--- Start ---

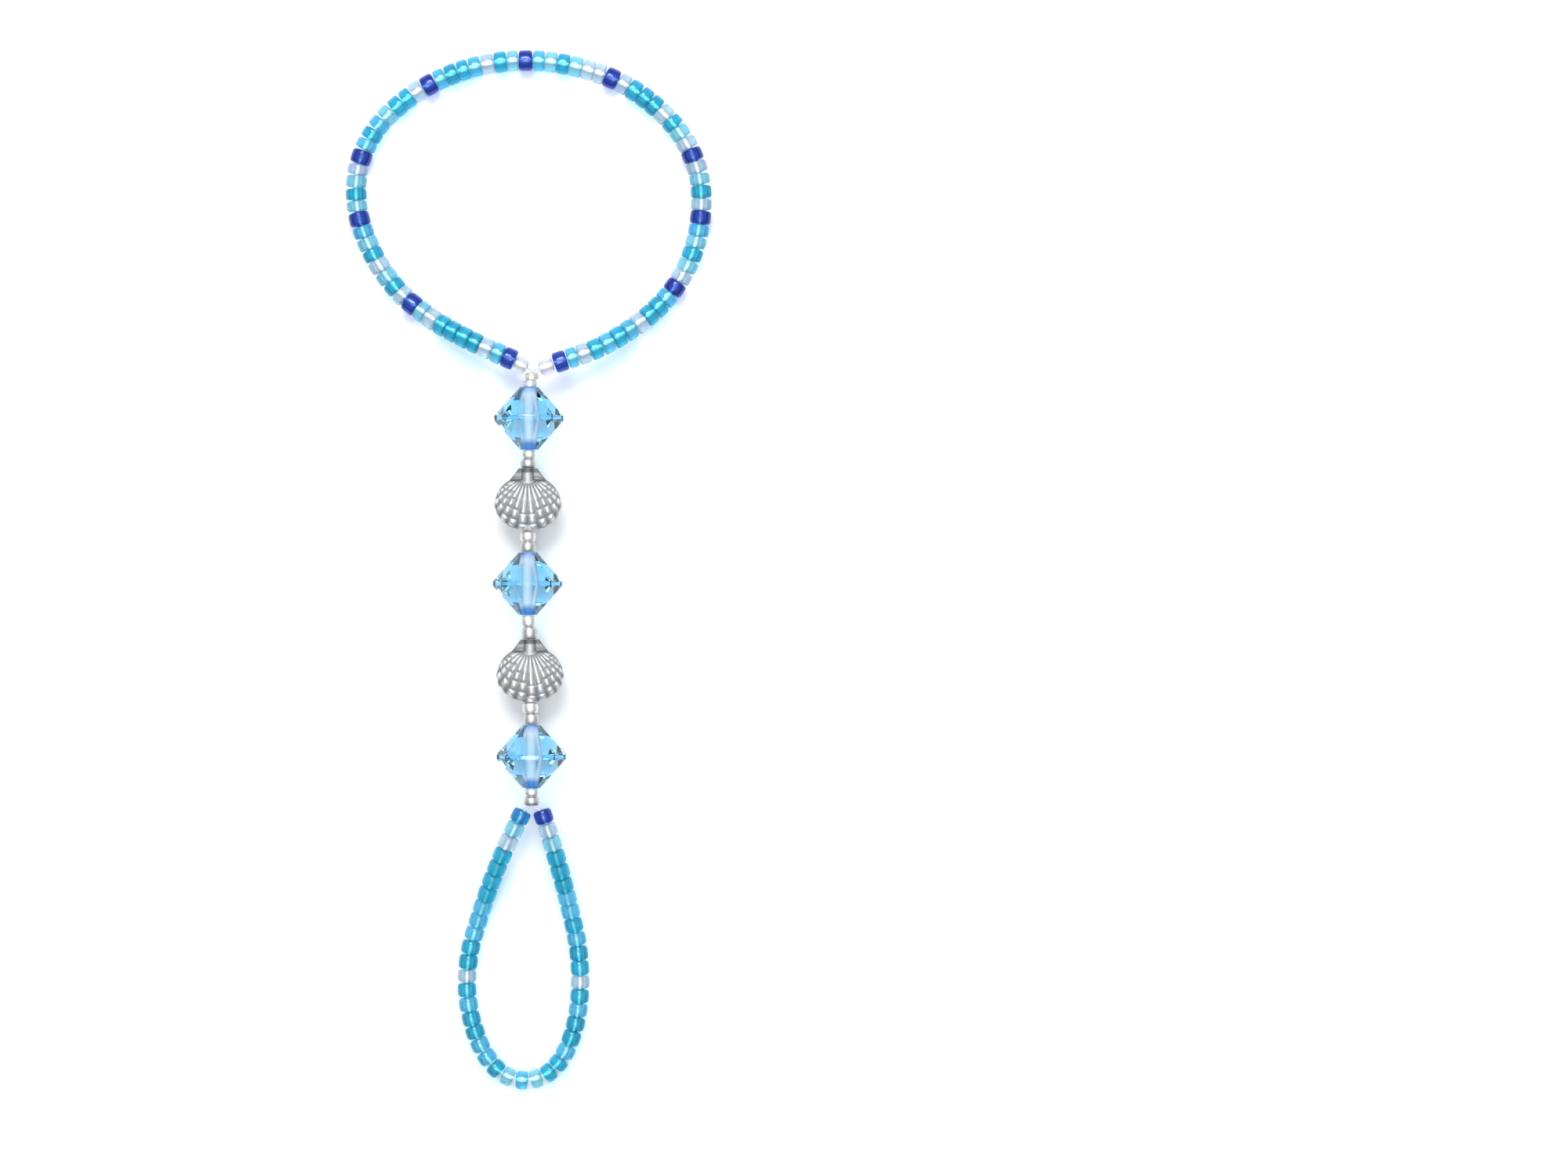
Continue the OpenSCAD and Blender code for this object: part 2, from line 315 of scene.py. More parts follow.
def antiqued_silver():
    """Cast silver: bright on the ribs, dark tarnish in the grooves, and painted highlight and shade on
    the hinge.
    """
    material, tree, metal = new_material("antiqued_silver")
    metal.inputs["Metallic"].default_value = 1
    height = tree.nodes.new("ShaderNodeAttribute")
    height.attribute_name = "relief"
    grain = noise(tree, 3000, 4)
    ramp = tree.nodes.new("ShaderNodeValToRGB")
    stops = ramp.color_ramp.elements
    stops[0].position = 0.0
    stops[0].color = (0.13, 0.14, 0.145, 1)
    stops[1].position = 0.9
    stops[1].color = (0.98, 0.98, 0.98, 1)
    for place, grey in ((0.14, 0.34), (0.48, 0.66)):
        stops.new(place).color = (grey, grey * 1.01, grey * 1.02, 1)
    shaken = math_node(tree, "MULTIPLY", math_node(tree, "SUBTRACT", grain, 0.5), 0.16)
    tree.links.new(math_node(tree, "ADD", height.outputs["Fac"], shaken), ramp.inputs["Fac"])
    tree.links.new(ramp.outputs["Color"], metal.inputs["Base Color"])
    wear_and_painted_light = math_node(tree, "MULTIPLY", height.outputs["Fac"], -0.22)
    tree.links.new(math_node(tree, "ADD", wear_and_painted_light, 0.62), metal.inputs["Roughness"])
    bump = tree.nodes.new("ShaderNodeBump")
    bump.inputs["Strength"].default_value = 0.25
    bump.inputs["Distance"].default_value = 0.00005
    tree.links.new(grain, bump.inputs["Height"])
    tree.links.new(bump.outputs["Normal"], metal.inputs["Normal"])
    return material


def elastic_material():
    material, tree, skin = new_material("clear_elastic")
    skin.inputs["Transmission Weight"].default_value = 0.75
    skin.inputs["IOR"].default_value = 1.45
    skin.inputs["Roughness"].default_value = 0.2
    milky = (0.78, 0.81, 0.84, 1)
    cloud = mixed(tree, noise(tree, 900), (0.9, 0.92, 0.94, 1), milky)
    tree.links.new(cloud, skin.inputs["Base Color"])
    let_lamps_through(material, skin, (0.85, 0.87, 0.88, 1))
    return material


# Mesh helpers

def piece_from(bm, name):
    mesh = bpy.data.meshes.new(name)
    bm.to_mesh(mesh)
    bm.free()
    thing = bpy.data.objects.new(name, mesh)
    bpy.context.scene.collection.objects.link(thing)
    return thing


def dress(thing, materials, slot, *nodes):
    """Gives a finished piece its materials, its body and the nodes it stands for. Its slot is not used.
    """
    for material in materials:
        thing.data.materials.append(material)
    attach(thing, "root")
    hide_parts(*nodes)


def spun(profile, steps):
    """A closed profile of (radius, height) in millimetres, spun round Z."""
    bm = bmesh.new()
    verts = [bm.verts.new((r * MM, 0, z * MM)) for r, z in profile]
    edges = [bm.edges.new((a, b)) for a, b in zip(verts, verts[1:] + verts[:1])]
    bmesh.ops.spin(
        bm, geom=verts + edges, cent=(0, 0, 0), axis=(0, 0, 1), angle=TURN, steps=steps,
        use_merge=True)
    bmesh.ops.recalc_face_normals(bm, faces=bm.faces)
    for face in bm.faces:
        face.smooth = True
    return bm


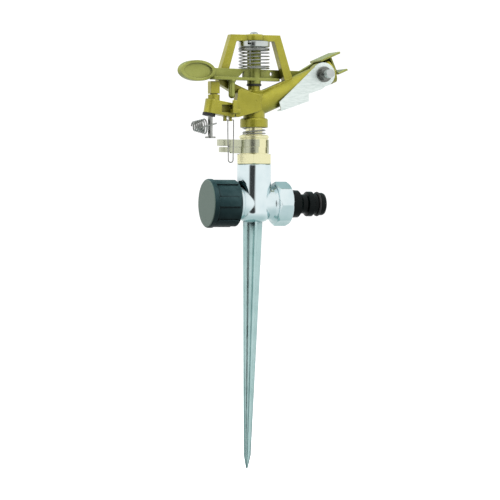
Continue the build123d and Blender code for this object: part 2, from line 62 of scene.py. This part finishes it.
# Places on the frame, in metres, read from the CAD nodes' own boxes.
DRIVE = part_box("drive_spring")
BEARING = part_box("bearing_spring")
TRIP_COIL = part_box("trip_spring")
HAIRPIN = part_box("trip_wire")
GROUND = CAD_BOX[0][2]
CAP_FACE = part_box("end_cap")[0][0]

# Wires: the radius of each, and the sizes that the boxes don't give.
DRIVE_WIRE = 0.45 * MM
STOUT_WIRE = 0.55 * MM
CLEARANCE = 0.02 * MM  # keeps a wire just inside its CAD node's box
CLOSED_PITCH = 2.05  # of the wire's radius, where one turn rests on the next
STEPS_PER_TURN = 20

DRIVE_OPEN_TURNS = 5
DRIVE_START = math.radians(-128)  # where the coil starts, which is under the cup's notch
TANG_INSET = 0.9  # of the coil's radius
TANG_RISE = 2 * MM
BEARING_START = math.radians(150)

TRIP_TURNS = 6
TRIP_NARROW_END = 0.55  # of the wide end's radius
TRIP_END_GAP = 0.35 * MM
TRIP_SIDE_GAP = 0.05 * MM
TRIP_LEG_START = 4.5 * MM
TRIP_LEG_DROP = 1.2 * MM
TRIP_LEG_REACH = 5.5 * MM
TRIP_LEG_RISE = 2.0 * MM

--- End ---

### TASK DESCRIPTION
Repeat all of the entries exactly.

### WORKED SOLUTION
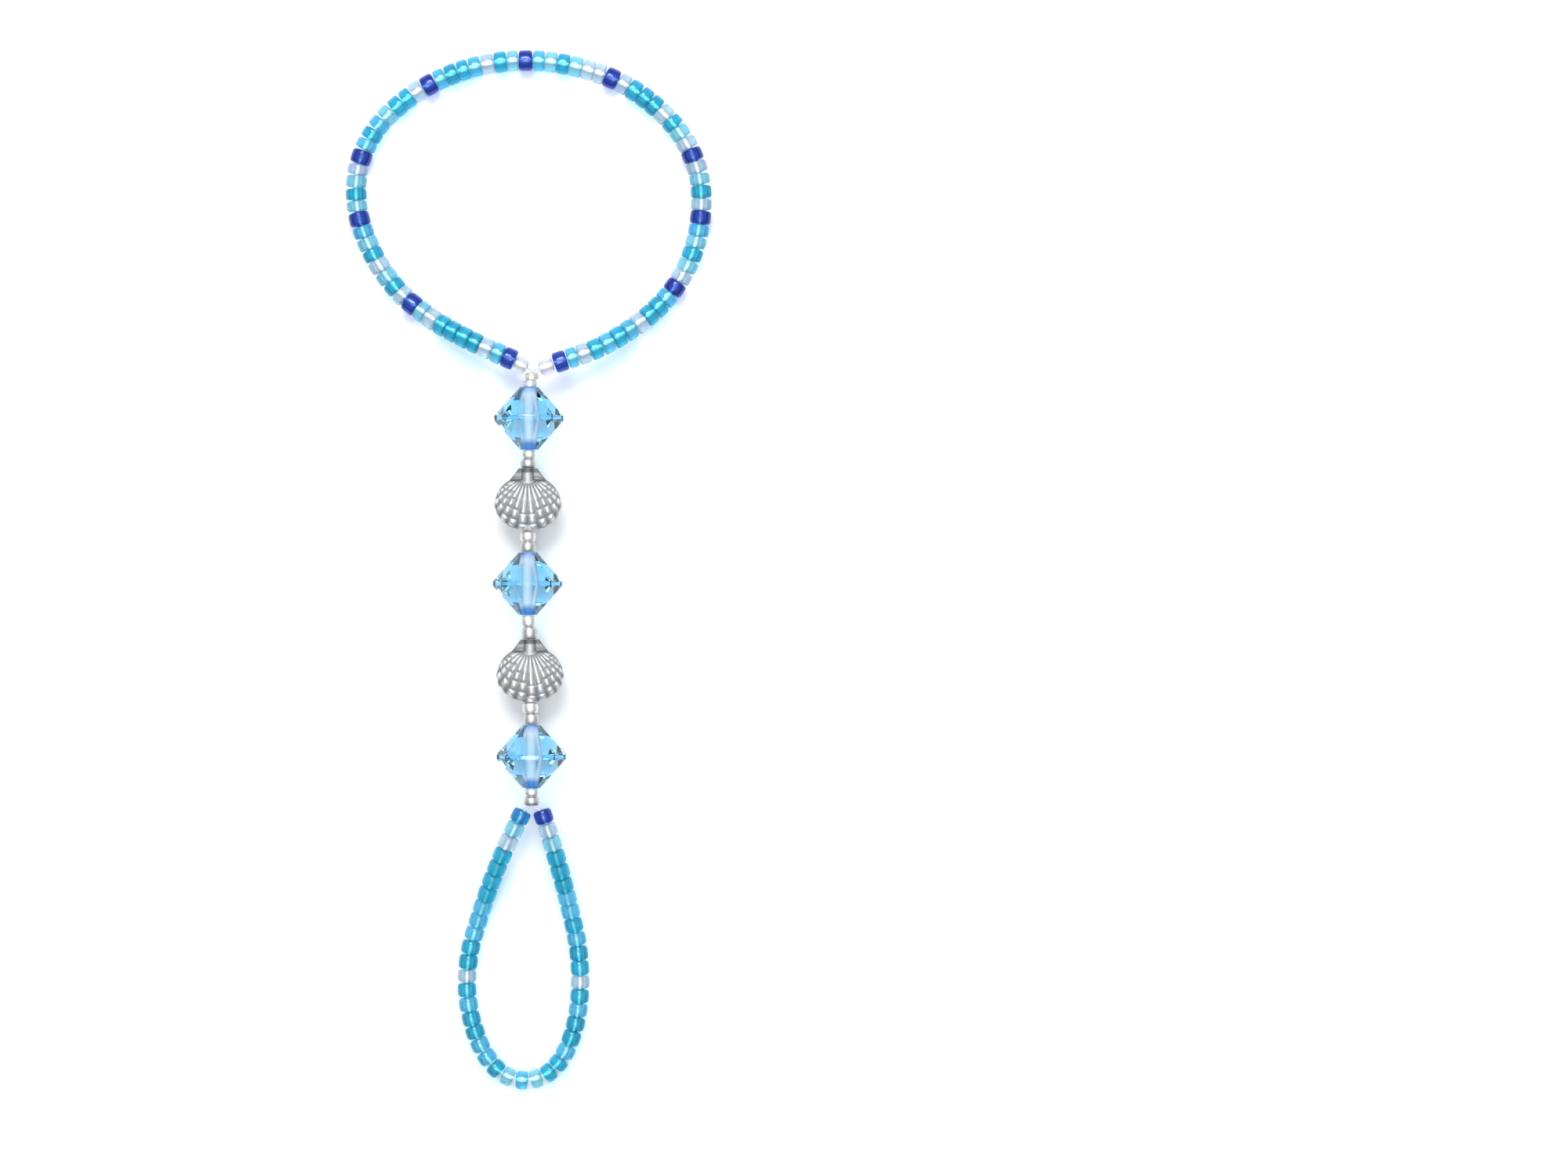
Continue the OpenSCAD and Blender code for this object: part 2, from line 315 of scene.py. More parts follow.
def antiqued_silver():
    """Cast silver: bright on the ribs, dark tarnish in the grooves, and painted highlight and shade on
    the hinge.
    """
    material, tree, metal = new_material("antiqued_silver")
    metal.inputs["Metallic"].default_value = 1
    height = tree.nodes.new("ShaderNodeAttribute")
    height.attribute_name = "relief"
    grain = noise(tree, 3000, 4)
    ramp = tree.nodes.new("ShaderNodeValToRGB")
    stops = ramp.color_ramp.elements
    stops[0].position = 0.0
    stops[0].color = (0.13, 0.14, 0.145, 1)
    stops[1].position = 0.9
    stops[1].color = (0.98, 0.98, 0.98, 1)
    for place, grey in ((0.14, 0.34), (0.48, 0.66)):
        stops.new(place).color = (grey, grey * 1.01, grey * 1.02, 1)
    shaken = math_node(tree, "MULTIPLY", math_node(tree, "SUBTRACT", grain, 0.5), 0.16)
    tree.links.new(math_node(tree, "ADD", height.outputs["Fac"], shaken), ramp.inputs["Fac"])
    tree.links.new(ramp.outputs["Color"], metal.inputs["Base Color"])
    wear_and_painted_light = math_node(tree, "MULTIPLY", height.outputs["Fac"], -0.22)
    tree.links.new(math_node(tree, "ADD", wear_and_painted_light, 0.62), metal.inputs["Roughness"])
    bump = tree.nodes.new("ShaderNodeBump")
    bump.inputs["Strength"].default_value = 0.25
    bump.inputs["Distance"].default_value = 0.00005
    tree.links.new(grain, bump.inputs["Height"])
    tree.links.new(bump.outputs["Normal"], metal.inputs["Normal"])
    return material


def elastic_material():
    material, tree, skin = new_material("clear_elastic")
    skin.inputs["Transmission Weight"].default_value = 0.75
    skin.inputs["IOR"].default_value = 1.45
    skin.inputs["Roughness"].default_value = 0.2
    milky = (0.78, 0.81, 0.84, 1)
    cloud = mixed(tree, noise(tree, 900), (0.9, 0.92, 0.94, 1), milky)
    tree.links.new(cloud, skin.inputs["Base Color"])
    let_lamps_through(material, skin, (0.85, 0.87, 0.88, 1))
    return material


# Mesh helpers

def piece_from(bm, name):
    mesh = bpy.data.meshes.new(name)
    bm.to_mesh(mesh)
    bm.free()
    thing = bpy.data.objects.new(name, mesh)
    bpy.context.scene.collection.objects.link(thing)
    return thing


def dress(thing, materials, slot, *nodes):
    """Gives a finished piece its materials, its body and the nodes it stands for. Its slot is not used.
    """
    for material in materials:
        thing.data.materials.append(material)
    attach(thing, "root")
    hide_parts(*nodes)


def spun(profile, steps):
    """A closed profile of (radius, height) in millimetres, spun round Z."""
    bm = bmesh.new()
    verts = [bm.verts.new((r * MM, 0, z * MM)) for r, z in profile]
    edges = [bm.edges.new((a, b)) for a, b in zip(verts, verts[1:] + verts[:1])]
    bmesh.ops.spin(
        bm, geom=verts + edges, cent=(0, 0, 0), axis=(0, 0, 1), angle=TURN, steps=steps,
        use_merge=True)
    bmesh.ops.recalc_face_normals(bm, faces=bm.faces)
    for face in bm.faces:
        face.smooth = True
    return bm


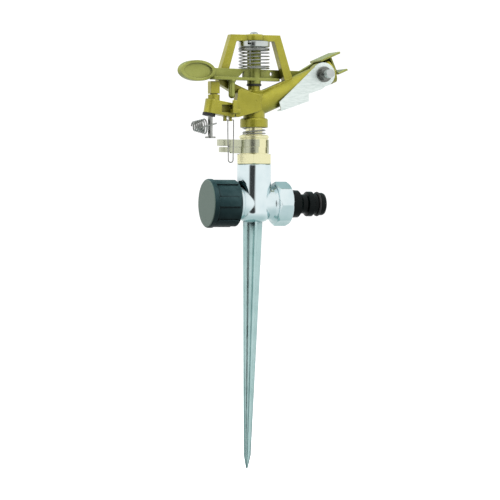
Continue the build123d and Blender code for this object: part 2, from line 62 of scene.py. This part finishes it.
# Places on the frame, in metres, read from the CAD nodes' own boxes.
DRIVE = part_box("drive_spring")
BEARING = part_box("bearing_spring")
TRIP_COIL = part_box("trip_spring")
HAIRPIN = part_box("trip_wire")
GROUND = CAD_BOX[0][2]
CAP_FACE = part_box("end_cap")[0][0]

# Wires: the radius of each, and the sizes that the boxes don't give.
DRIVE_WIRE = 0.45 * MM
STOUT_WIRE = 0.55 * MM
CLEARANCE = 0.02 * MM  # keeps a wire just inside its CAD node's box
CLOSED_PITCH = 2.05  # of the wire's radius, where one turn rests on the next
STEPS_PER_TURN = 20

DRIVE_OPEN_TURNS = 5
DRIVE_START = math.radians(-128)  # where the coil starts, which is under the cup's notch
TANG_INSET = 0.9  # of the coil's radius
TANG_RISE = 2 * MM
BEARING_START = math.radians(150)

TRIP_TURNS = 6
TRIP_NARROW_END = 0.55  # of the wide end's radius
TRIP_END_GAP = 0.35 * MM
TRIP_SIDE_GAP = 0.05 * MM
TRIP_LEG_START = 4.5 * MM
TRIP_LEG_DROP = 1.2 * MM
TRIP_LEG_REACH = 5.5 * MM
TRIP_LEG_RISE = 2.0 * MM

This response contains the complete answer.